For some parameters investigated here, parameter ranges could be narrowed down significantly. Particularly, \(\sigma \) and \(l_0\) can usually be read off from P(l) and g(r) data as long as \(\sigma \) < \(l_0\) (a physically meaningful constraint that distance from one monomer to the next is not shorter than the monomer size). A systematic survey of the effect of individual parameters one at a time, with the other parameters set at estimated values could provide practical limits for the ranges without incurring the combinatorial cost of varying multiple parameters.

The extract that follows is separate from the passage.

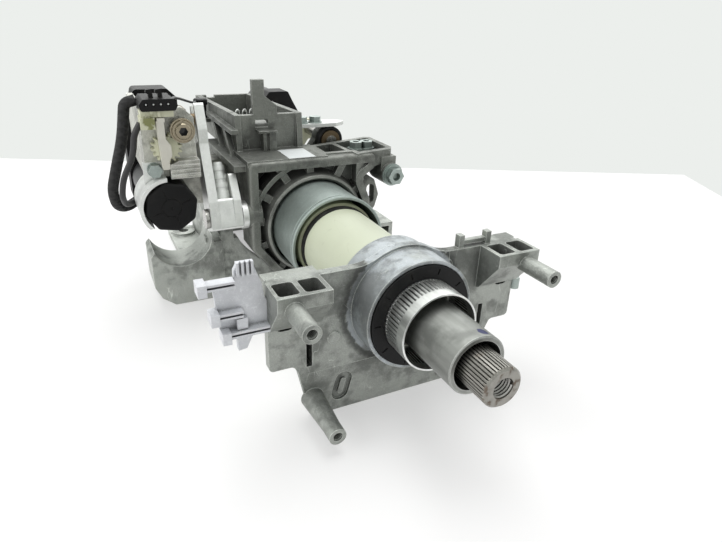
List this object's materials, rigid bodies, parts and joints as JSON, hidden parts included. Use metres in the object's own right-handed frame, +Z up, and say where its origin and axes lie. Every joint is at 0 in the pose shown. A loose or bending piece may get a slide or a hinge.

The parameter spaces explored in this investigation clearly exhibit some local optima which are distinct from the global optimum, especially when the sample data set is sparse, so the ability of Bayesian optimization to escape local optima is critical to the success of this protocol. However, the ruggedness of the landscape seems to be limited to large scales. For instance, \(k_l\)=30 is not dramatically different than \(k_l\)=31, all other parameters being equal. A potential improvement could be to develop a heuristic for identifying when the basin of the global optimum has been discovered, and switch to a greedier search algorithm to refine the precision of the parameters.

We note in closing that the proposed framework could also bear utility for other classes of simulation than polymers. In many contexts, there are models with parameters that do not map analytically to more realistic data. When such models have several parameters, or rugged parameter landscapes, determining appropriate parameters can be a combinatorially difficult problem. An adaptation of the workflow presented here could be useful in such cases.